# Finding Guide Bushes



## Deo.Winter (Nov 14, 2011)

Can one buy guide bushes (possibly referred to as template guides) for Ryobi routers, or possibly use ones from a different brand? The outside diameter of the guide bush should be 71 mm. I seek a 7/16" guide for a dovetailing jig that I acquired.
I would like to get something to fit the router, as opposed to using a universal adapter.
A Tork-Craft universal baseplate does not work.
Thanks!


----------



## George II (Nov 8, 2007)

You sure can...tomorrow I will again slither out to yea old man cave and get back to you...By the way mine is a PL180...it is a different animal but a good machine...catch ya later..
"G"


----------



## Mike (Nov 22, 2004)

Deo, the most commonly found guide bushings are the Porter Cable style. A set of these in brass can be bought for about $20 US plus shipping.
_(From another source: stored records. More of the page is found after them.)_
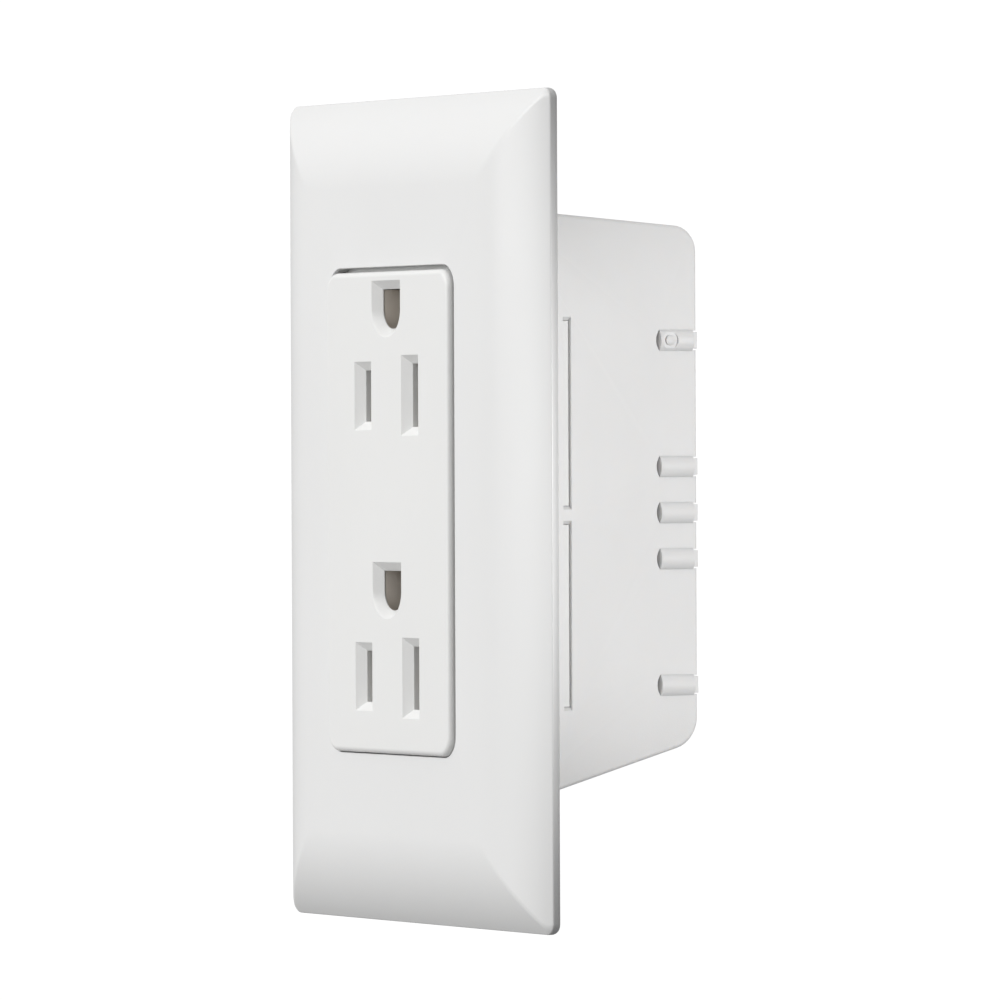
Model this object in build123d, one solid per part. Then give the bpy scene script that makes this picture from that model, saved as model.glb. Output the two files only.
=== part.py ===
"""Duplex wall outlet with its own rear body, a clip-on cover plate and swing-out wall clamps.

Frame: +X to the right as seen from the room, +Y into the wall, +Z up.
Origin: centre of the plane where the plate and the flange meet the wall.
"""
from build123d import *
import os
from math import radians, tan

# Cover plate
plate_width = 69.85
plate_height = 114.3
plate_depth = 5.76
plate_rim = 1.3
plate_bevel = 12.4
plate_corner = 1.6
plate_edge_round = 0.35
plate_wall = 2.0
plate_side_wall = 1.8
window_corner = 3.0
window_gap_x = 0.3
window_gap_z = 0.4
window_round = 0.15
window_rib = 1.2
window_rib_end = 3.2
tab_width = 8.0
tab_thickness = 1.2
tab_x = 16.0
tab_z = 46.0
tab_bead = 0.25
tab_end = 0.3
tab_root = 0.4

# Receptacle face
face_width = 33.1
face_height = 66.6
face_drop = 0.25
face_proud = 0.8
face_corner = 2.5
face_round = 0.75
face_shoulder = 1.0
face_wall = 2.2
face_front = 3.0
duplex_pitch = 38.9
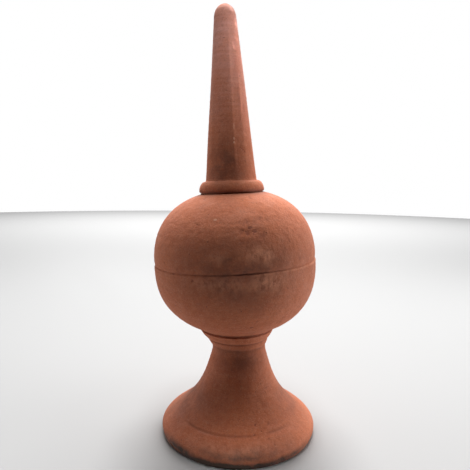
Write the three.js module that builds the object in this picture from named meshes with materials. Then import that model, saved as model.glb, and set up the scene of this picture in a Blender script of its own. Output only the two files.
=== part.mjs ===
// Roof finial: one piece of fired clay, thrown hollow and left open underneath.
// A spike with a rounded tip stands on a ball, and the ball on a neck that flares to a round foot.
// The upper part leans a little to one side of the foot's own axis.
import * as THREE from "three";

// Millimetres, with +Z up. The foot rests on the plane Z = 0, and the origin lies there below the middle of
// the whole width. The lean brings that about 4 mm from the foot's own axis, towards -X.

// Foot: a fat rolled edge up to a crease, then a flare that draws in to the neck
const FOOT_RADIUS = 93.6;
const FOOT_WIDEST_HEIGHT = 8.7;
const FOOT_TUCK = 5;
const ROLL_EDGE_PULL = 4.5;
const ROLL_CREASE_ANGLE = 35;
const ROLL_CREASE_PULL = 13;
const CREASE_RADIUS = 74;
const CREASE_HEIGHT = 27;
const FLARE_HEIGHT = 72.5;
const FLARE_LOW_ANGLE = 38.6;
const FLARE_LOW_PULL = 29.3;
const FLARE_HIGH_ANGLE = 14.7;
const FLARE_HIGH_PULL = 37.6;

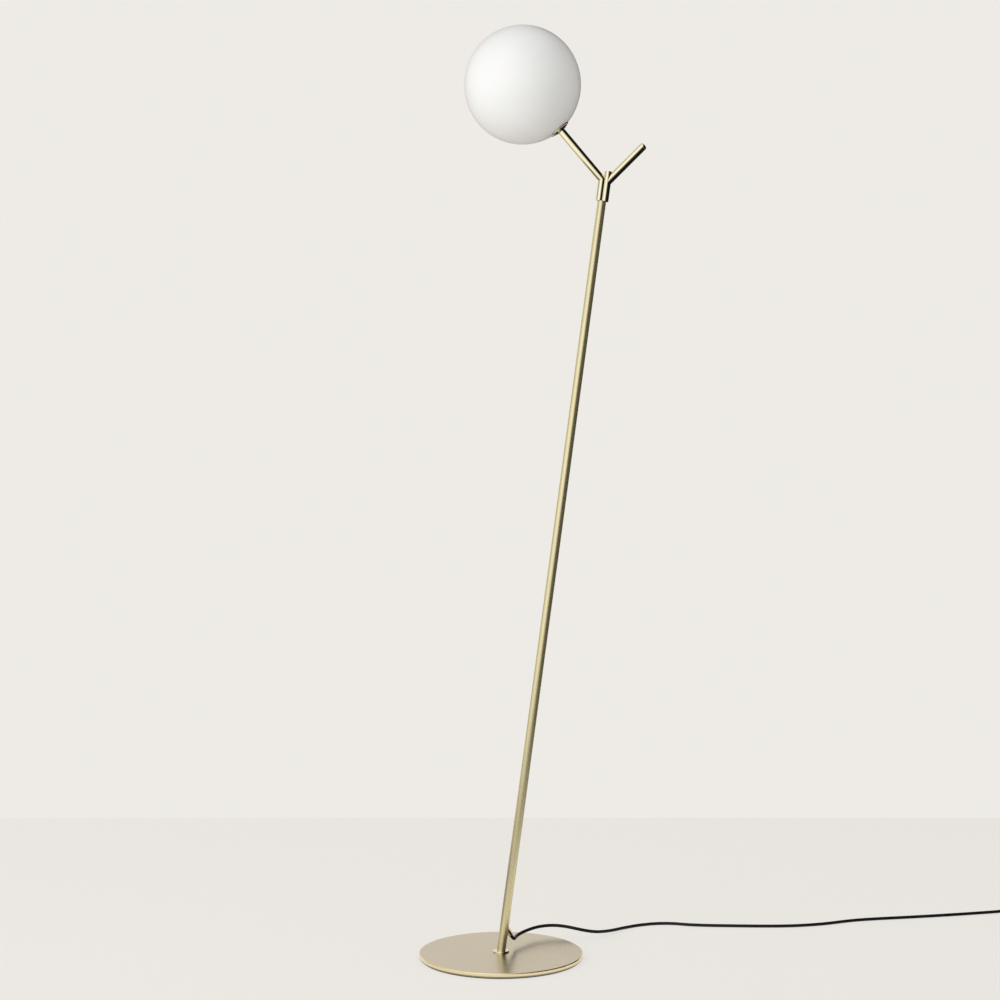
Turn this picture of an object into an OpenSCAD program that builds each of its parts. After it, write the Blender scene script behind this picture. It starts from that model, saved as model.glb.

You can easily make a replacement sub base plate for your router by following the Sticky thread at the top of this section.


----------



## Deo.Winter (Nov 14, 2011)

Thanks George!


----------



## Deo.Winter (Nov 14, 2011)

Thanks Mike! I'll Google "Porter Cable", and look for the Sticky Thread. Thanks for responding.
Deo


----------



## istracpsboss (Sep 14, 2008)

Hi Deo

Have a look here Leigh Industries - Joining Tradition With Today

Leigh do metal adaptors for most makes of router at reasonable prices that will enable you to use the inexpensive brass guide bushes that are available everywhere. Whilst Milescraft do a useful adaptor base, the Leigh solution is much neater and doesn't increase the thickness of your base. 

Cheers

Peter


----------



## Deo.Winter (Nov 14, 2011)

Thanks Peter. I have found that there is a set for Ryobi made in the USA, advertised via eBay, but they may possibly not ship to South Africa. I have also contacted Ryobi Japan (very friendly and efficient, passed me to South African sole agents). These agents are also being very helpful.


----------



## Deo.Winter (Nov 14, 2011)

Thanks again, Peter. I have looked at the Leigh site and they have a solution. I have communicated with them regarding shipping to South Africa, and await their response. Thanks!


----------